Me gustas cuando callas…




Después de la contundente derrota electoral, las recriminaciones mutuas al interior del oficialismo alcanzan un nivel vergonzoso. No habían transcurrido un par de horas desde que se conocieron los resultados, para que se iniciara una catarsis verbal, la que mediada por la impotencia y la rabia, por no decir la ignorancia y la estupidez, disparaba contra múltiples culpables.

Partimos con la Presidenta de la República. Podremos largamente discutir cuánto afectó a la candidatura de la Nueva Mayoría el desempeño de esta administración, pero hace tiempo que no se veía un elenco de autoridades tan jugadas por su candidato. Si a eso le sumamos que el propio Guillier se declaró un continuador de las políticas públicas de Bachelet, mal podría asignársele mucha responsabilidad a una mujer cuyo renovado y ascendente capital político de los últimos meses se depositó íntegramente en la cuenta oficialista.

La siguió el Frente Amplio. Y aunque es cierto que muchos de sus dirigentes abusaron del recurso del suspenso, haciendo gala de una contradictoria ambigüedad -sumando ese extraño argumento de que el candidato que resultó segundo debía hacer suyas las banderas de aquel que no logró pasar al balotaje-, a los votantes de Beatriz Sánchez no se les podía pedir mucho más. Es fuerte el antiderechismo, y más todavía el recelo que genera el presidente electo, pero no lo suficiente para borrar con el codo el público y reiterado juicio que el Frente Amplio tiene respecto del oficialismo, su historia y legado.
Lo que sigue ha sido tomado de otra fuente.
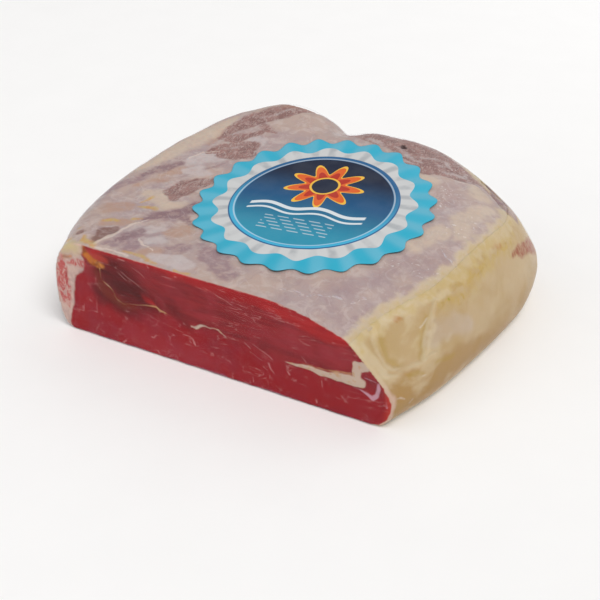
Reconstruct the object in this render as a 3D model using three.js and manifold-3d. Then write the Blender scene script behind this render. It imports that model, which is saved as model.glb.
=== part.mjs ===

Y aunque pasará un buen tiempo para analizar con detalle la composición electoral de esos muchos votos que sumó Piñera en la segunda vuelta, lo primero es reconocer la mejor capacidad que en esta ocasión tuvo la derecha para representar el sentir ciudadano. Dicho de otra manera, y aun sumando los votos de Goic en primera vuelta, ¡el oficialismo tuvo su peor resultado desde que recuperamos la democracia! Entonces, ¿acaso no parece más útil y honesto, especialmente de cara a los desafíos de la reconstrucción de una cultura política que tan importante fue para Chile, el interrogarse por los propios errores -aquellos que van desde el candidato, pasando por los partidos políticos y sus principales dirigentes, incluyendo por cierto a todos quienes nos sentimos parte de esa gran familia- en vez de utilizar el fácil y mediocre recurso de recriminar a otros? Y todo sin siquiera referirme al miserable paternalismo moral que importa insultar a los electores por su "equivocación" al no haber comprendido los grandes designios que estaban en juego.

Frente a esta paliza que solo evidencia el desgaste, deterioro y fracaso de la Nueva Mayoría, habiendo dilapidado su presente, quizás más silencio y humildad para no hacer lo mismo con su futuro.